Scurvy is not just a disease confined to historical pirates but a disease that ravages people today who for various reasons have vitamin C deficiencies. Just like Gout is making a comeback because of people drinking high-fructose corn syrup. Among things you don't need, Gout should be up there near the top.
But, today is about Scurvy, from the wikipedia:
Modern Incidences of Scurvy are still rare but can occur in infants and people with additional health problems.
Scurvy was probably first observed as a disease by Hippocrates. In the 13th century the Crusaders suffered from scurvy frequently, and it has inflicted terrible losses on both besieged and besieger in times of war. Scurvy was one of the limiting factors of marine travel, often killing large numbers of the passengers and crew on long-distance voyages. It even played a significant role in World War I.
The British civilian medical profession of 1614 knew that it was the acidic principle of citrus fruit which was lacking, although they considered any acid as acceptable when ascorbic acid (Vitamin C) was unavailable. In 1614 John Woodall (Surgeon General of the East India Company) published his book "The Surgion's Mate" as a handbook for apprentice surgeons aboard the company's ships. In it he described scurvy as resulting from a dietary deficiency. His recommendation for its cure was fresh food or, if not available, oranges, lemons, limes and tamarinds, or as a last resort, Oil of Vitriol (sulfuric acid).

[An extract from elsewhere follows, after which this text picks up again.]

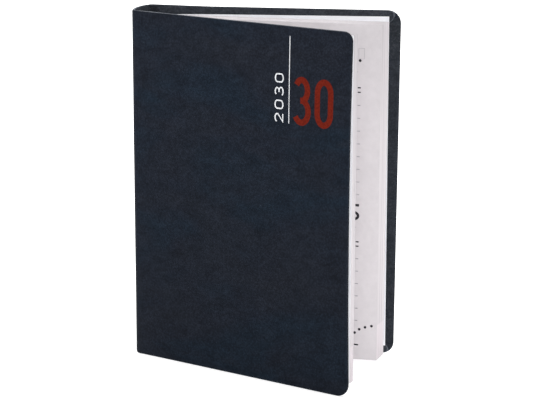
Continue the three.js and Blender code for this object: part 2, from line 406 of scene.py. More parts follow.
    # Painted light in these layers: lighter towards the head, a sheen on the turn-ins and a highlight on the
    # rims.
    for blend, share, layer in (
        ("MULTIPLY", None, paintedHeadLight), ("MIX", sheenMask, sheenTone), ("MIX", onRim, colours["rimHighlight"]),
        ("MULTIPLY", None, colours["rubbed"]), ("MULTIPLY", None, colours["embossed"]),
        ("ADD", None, colours["dusty"]),
    ):
        settings = {"data_type": "RGBA", "blend_type": blend, 0: 1.0}
        links = {6: colour, 7: layer} if share is None else {0: share, 6: colour, 7: layer}
        colour = addNode(tree, "ShaderNodeMix", settings, links).outputs[2]

    low, high = finish["roughness"]
    shine = addNode(tree, "ShaderNodeMapRange",
                    {"From Min": 0.3, "From Max": 0.7, "To Min": low, "To Max": high},
                    {"Value": pattern["mottle"]})
    height = addNode(tree, "ShaderNodeMath", {"operation": "MULTIPLY_ADD", 1: finish["grainShare"]},
                     {0: pattern["grain"], 2: pattern["pore"]})
    bump = addNode(tree, "ShaderNodeBump", {"Strength": 0.55, "Distance": finish["grainDepth"] * mm},
                   {"Height": height.outputs[0]})
    shader = addNode(tree, "ShaderNodeBsdfPrincipled", {"Specular IOR Level": 0.03, "IOR": 1.5}, {
        "Base Color": colour, "Roughness": shine.outputs["Result"], "Normal": bump.outputs["Normal"],
    })
    tree.links.new(shader.outputs[0], output.inputs["Surface"])
    return material


def paper(name, low, high, fibreSize, roughness, cutEdge=None):
    # Uncoated paper: a nearly even sheet with a faint cloudy fibre, dull at every angle. Where many sheets
    # are cut together, the fore edge is painted lighter than a page, as painted light falling on it, in thin
    # lighter and darker streaks. Under the perforation the corners have come a little loose and are painted
    # whiter still, as a painted highlight.
    material, tree, output = newMaterial(name)
    place = addNode(tree, "ShaderNodeTexCoord").outputs["Object"]
    fibre = addNode(tree, "ShaderNodeTexNoise",
                    {"Scale": 1 / (fibreSize * mm), "Detail": 4.0, "Roughness": 0.65},
                    {"Vector": place}).outputs["Fac"]
    tone = addNode(tree, "ShaderNodeValToRGB", {"stops": [(0.3, low), (0.7, high)]},
                   {"Fac": fibre}).outputs["Color"]
    if cutEdge:
        flat = addNode(tree, "ShaderNodeUVMap", {"uv_map": "flat"}).outputs["UV"]
        apart = addNode(tree, "ShaderNodeSeparateXYZ", {}, {"Vector": flat})
        # Painted light: the cut fore edge gets its own lighter colour.
        reach = leaf["foreEdge"] - foldAt - leafCut["ragged"]
        edge = {"From Min": (reach - cutEdge["soft"]) * mm, "From Max": reach * mm}
        onEdge = addNode(tree, "ShaderNodeMapRange", edge, {"Value": apart.outputs["X"]}).outputs["Result"]
        # Painted highlight: below the perforation the fore edge is mixed towards a whiter colour.
        loose = {
            "From Min": cutEdge["perforation"] * mm, "To Min": cutEdge["loose"],
            "From Max": (cutEdge["perforation"] + cutEdge["fade"]) * mm, "To Max": 0.0,
        }
        onCorner = addNode(tree, "ShaderNodeMapRange", loose, {"Value": apart.outputs["Y"]}).outputs["Result"]
        across, along = [1 / (size * mm) for size in cutEdge["streak"]]
        drawn = addNode(tree, "ShaderNodeMapping", {"Scale": (across, across, along)}, {"Vector": place})
        streak = addNode(tree, "ShaderNodeTexNoise", {"Scale": 1.0, "Detail": 3.0},
                         {"Vector": drawn.outputs["Vector"]}).outputs["Fac"]
        stops = [(0.38, cutEdge["low"]), (0.62, cutEdge["high"])]
        cut = addNode(tree, "ShaderNodeValToRGB", {"stops": stops}, {"Fac": streak}).outputs["Color"]
        cut = addNode(tree, "ShaderNodeMix", {"data_type": "RGBA", 7: hexColour(cutEdge["corner"])},
                      {0: onCorner, 6: cut}).outputs[2]
        tone = addNode(tree, "ShaderNodeMix", {"data_type": "RGBA"}, {0: onEdge, 6: tone, 7: cut}).outputs[2]
    bump = addNode(tree, "ShaderNodeBump", {"Strength": 0.15, "Distance": 0.01 * mm}, {"Height": fibre})
    shader = addNode(tree, "ShaderNodeBsdfPrincipled", {"Roughness": roughness, "Specular IOR Level": 0.2},
                     {"Base Color": tone, "Normal": bump.outputs["Normal"]})
    tree.links.new(shader.outputs[0], output.inputs["Surface"])
    return material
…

Symptoms of Scurvy include:
- Dark purplish spots on skin, especially legs.
- Spongy gums, often leading to tooth loss.
- Bleeding from all mucous membranes.
- Bleeding gums.
- Sunken eyes
- Opening of healed scars and separation of knitted bone fractures.
Though the connection between Vitamin C and scurvy was identified specifically in the 1950s, many treatments had been used by sailors and pirates alike in past centuries.
"The plant known as 'scurvy grass" acquired its name from the observation that it cured scurvy, but this was of no great help to those who spent months at sea. During sea voyages, it was discovered that sauerkraut was of extremely limited use in preventing scurvy. In the Royal Navy's Arctic expeditions in the 19th century it was widely believed that scurvy was prevented by good hygiene on board ship, regular exercise, and maintaining the morale of the crew, rather than by a diet of fresh food, so that Navy expeditions continued to be plagued by scurvy even while fresh meat was well-known as a practical antiscorbutic among civilian whalers and explorers in the Arctic. At the time Robert Falcon Scott made his two expeditions to the Antarctic in the early 20th century, the prevailing medical theory was that scurvy was caused by "tainted" canned food.
The use of limes by the British Royal Navy to prevent scurvy gave rise to the name "limey" for an English immigrant in the former British colonies (particularly America, New Zealand and South Africa). The use of this word has been extended to include all British people in American slang. 
In 1927, Hungarian biochemist Szent-Györgyi (who won the 1937 Nobel Prize for Medicine) isolated the compound "hexuronic acid" while working with antioxidant compounds in the adrenal cortex.  It was not until 1932 that the connection between vitamin C and scurvy was established by American researcher Charles Glen King of the University of Pittsburgh.